Identify each line below that contains the word "update", and copy it out.
--- Start ---
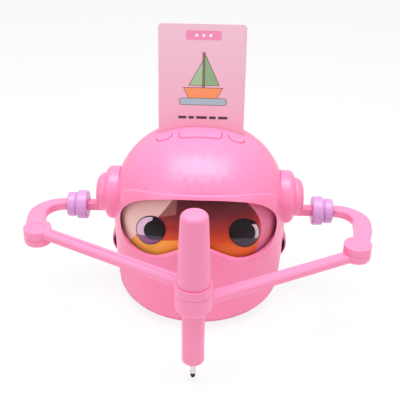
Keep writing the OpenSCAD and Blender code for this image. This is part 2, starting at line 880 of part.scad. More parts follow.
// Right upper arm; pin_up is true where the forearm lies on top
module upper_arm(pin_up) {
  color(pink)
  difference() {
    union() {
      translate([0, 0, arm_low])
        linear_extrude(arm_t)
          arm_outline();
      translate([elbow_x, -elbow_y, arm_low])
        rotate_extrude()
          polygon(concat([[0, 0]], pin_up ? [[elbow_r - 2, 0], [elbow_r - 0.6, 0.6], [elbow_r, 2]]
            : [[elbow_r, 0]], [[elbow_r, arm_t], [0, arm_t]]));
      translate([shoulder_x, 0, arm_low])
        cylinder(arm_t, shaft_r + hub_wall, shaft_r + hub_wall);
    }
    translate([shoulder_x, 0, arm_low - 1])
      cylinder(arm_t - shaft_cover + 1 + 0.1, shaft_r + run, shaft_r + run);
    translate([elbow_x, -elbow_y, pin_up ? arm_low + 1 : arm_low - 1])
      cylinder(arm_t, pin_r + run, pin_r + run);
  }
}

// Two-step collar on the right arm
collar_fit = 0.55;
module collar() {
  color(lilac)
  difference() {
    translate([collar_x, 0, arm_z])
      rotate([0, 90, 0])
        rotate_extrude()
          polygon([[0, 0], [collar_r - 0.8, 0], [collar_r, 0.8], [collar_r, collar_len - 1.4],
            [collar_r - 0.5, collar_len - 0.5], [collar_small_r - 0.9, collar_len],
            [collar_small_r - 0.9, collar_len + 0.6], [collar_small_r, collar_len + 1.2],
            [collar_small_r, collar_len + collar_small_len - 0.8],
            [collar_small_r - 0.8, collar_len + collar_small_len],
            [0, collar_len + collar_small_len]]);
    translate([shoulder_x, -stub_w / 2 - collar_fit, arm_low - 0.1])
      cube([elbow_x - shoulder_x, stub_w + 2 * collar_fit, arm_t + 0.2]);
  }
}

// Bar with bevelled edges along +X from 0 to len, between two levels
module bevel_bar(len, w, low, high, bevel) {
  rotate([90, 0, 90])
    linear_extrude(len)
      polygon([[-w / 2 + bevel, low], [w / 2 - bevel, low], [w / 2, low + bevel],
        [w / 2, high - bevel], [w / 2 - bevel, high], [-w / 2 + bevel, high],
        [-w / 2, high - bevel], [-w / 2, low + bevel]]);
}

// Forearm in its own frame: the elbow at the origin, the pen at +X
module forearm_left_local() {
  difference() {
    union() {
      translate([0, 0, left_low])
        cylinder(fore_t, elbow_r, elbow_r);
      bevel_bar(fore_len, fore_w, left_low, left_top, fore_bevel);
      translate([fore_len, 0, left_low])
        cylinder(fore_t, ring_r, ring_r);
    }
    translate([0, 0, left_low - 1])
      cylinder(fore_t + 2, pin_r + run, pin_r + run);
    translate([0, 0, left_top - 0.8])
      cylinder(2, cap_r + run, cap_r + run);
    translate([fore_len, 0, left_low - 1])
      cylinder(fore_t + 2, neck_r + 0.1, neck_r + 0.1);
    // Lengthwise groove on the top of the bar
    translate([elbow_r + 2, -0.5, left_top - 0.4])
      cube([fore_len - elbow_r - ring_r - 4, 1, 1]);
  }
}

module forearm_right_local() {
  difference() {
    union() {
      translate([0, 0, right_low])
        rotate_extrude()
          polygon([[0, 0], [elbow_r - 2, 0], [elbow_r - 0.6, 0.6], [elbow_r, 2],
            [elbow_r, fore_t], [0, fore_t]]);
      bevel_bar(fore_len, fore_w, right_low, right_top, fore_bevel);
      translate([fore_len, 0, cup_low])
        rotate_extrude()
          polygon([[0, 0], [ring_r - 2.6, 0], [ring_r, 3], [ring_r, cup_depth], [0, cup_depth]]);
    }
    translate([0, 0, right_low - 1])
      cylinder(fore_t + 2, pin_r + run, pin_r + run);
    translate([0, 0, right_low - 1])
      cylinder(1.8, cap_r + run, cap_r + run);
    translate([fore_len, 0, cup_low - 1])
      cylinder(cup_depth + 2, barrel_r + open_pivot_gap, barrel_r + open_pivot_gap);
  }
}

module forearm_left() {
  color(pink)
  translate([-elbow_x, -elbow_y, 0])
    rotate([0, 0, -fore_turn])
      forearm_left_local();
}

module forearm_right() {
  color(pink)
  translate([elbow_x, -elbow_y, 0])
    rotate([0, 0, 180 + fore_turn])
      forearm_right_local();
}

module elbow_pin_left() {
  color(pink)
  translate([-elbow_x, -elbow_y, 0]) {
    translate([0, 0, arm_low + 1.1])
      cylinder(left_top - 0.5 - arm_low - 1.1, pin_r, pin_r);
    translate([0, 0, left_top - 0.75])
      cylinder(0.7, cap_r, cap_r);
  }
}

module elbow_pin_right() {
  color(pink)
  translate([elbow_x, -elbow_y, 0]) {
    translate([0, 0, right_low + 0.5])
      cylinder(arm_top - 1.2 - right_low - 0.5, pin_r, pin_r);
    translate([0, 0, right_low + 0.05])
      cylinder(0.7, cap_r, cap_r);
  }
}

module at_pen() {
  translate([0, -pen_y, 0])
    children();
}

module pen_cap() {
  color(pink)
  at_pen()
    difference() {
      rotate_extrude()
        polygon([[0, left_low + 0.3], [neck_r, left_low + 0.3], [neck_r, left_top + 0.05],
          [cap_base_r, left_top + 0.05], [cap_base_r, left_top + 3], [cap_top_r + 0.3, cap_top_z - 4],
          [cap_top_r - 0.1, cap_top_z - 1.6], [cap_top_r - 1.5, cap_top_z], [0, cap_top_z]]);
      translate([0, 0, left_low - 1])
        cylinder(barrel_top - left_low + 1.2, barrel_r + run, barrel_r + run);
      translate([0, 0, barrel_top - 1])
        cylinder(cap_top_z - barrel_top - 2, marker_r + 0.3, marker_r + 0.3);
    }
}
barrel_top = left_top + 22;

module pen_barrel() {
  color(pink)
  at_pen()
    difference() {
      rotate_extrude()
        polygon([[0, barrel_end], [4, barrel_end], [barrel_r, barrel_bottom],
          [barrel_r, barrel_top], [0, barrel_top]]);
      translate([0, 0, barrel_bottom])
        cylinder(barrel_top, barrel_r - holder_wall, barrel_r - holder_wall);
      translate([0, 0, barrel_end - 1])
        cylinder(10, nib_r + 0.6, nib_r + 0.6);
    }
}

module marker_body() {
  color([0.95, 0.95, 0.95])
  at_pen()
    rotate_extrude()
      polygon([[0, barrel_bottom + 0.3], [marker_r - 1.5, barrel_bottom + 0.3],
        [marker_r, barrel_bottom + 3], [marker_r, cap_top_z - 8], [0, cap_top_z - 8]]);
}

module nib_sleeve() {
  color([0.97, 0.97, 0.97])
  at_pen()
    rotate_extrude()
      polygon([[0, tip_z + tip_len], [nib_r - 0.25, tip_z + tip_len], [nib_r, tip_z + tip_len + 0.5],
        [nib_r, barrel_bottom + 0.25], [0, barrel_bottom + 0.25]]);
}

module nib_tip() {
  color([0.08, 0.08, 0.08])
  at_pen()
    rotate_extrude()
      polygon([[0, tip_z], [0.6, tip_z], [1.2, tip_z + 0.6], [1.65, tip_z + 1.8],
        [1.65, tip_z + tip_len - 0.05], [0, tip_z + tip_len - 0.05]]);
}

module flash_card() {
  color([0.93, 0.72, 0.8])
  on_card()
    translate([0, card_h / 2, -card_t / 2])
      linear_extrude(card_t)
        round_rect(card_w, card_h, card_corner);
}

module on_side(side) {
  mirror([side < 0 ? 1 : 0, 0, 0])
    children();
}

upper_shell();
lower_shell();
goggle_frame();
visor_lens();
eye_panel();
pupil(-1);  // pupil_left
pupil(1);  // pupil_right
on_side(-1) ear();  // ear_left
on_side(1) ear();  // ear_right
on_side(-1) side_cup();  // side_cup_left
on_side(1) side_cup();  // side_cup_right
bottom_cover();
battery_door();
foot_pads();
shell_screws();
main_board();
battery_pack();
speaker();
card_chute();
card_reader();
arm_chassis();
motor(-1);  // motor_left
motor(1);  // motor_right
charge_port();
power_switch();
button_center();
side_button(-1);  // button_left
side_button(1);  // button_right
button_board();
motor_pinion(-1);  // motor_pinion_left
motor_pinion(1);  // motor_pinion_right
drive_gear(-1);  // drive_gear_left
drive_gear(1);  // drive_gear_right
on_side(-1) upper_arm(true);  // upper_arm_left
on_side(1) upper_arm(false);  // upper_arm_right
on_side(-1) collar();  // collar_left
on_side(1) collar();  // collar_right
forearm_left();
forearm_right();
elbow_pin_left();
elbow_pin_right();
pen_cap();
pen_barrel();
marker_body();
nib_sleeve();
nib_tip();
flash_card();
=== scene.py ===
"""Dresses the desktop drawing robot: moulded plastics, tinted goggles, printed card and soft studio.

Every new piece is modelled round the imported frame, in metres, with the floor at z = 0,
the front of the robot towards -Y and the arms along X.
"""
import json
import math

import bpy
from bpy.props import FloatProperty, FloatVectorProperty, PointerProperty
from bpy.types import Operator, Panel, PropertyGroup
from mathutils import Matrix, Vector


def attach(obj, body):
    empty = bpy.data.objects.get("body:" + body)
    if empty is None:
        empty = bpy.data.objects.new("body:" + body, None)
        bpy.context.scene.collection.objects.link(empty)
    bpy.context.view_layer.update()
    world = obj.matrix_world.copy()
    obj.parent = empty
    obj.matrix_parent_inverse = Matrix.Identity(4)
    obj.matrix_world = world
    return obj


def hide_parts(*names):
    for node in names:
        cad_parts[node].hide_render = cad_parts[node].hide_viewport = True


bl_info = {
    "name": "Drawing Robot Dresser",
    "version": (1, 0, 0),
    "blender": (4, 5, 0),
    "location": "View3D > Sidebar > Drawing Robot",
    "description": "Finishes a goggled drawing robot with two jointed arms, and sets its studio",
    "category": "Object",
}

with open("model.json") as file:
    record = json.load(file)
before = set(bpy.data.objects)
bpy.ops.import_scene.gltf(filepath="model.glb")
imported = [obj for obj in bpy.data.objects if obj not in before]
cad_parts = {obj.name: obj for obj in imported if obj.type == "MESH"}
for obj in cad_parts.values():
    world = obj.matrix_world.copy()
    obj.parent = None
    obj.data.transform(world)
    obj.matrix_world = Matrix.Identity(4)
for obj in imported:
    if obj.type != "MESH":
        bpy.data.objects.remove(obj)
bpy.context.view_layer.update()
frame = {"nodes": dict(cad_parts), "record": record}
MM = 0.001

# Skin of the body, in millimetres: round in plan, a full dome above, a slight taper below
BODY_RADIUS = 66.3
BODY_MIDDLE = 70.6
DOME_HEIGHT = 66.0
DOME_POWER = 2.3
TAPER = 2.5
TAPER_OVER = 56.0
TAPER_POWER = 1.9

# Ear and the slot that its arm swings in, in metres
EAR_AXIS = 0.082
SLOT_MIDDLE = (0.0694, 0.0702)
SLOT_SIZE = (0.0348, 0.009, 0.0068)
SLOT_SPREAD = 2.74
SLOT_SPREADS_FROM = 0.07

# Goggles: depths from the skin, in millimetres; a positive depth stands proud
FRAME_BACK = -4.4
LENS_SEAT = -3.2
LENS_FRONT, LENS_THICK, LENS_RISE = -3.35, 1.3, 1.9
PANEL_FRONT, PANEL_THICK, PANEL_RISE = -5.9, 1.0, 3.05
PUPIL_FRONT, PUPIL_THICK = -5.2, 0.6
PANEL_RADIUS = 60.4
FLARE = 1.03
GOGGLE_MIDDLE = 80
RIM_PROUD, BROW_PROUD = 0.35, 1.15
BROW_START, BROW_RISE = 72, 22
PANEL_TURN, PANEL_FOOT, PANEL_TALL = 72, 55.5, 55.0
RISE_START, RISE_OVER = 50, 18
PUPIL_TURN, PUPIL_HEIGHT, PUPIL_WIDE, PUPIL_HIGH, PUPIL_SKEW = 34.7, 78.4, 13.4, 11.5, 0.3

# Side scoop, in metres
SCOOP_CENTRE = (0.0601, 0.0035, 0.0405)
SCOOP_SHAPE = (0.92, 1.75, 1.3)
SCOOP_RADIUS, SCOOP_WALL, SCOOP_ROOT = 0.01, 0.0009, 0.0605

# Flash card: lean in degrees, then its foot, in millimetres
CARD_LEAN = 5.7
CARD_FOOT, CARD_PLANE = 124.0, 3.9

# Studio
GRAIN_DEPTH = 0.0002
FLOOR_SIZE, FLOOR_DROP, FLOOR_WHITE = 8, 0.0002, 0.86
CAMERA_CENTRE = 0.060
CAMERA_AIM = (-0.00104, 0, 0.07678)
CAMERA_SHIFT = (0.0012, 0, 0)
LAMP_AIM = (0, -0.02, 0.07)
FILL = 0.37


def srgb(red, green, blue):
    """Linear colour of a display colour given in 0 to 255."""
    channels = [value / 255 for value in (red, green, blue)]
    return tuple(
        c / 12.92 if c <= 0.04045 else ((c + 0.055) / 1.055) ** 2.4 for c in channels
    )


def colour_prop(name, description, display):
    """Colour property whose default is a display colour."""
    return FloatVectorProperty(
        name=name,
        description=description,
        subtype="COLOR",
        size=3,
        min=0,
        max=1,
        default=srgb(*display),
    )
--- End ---
Task answer
    bpy.context.view_layer.update()
bpy.context.view_layer.update()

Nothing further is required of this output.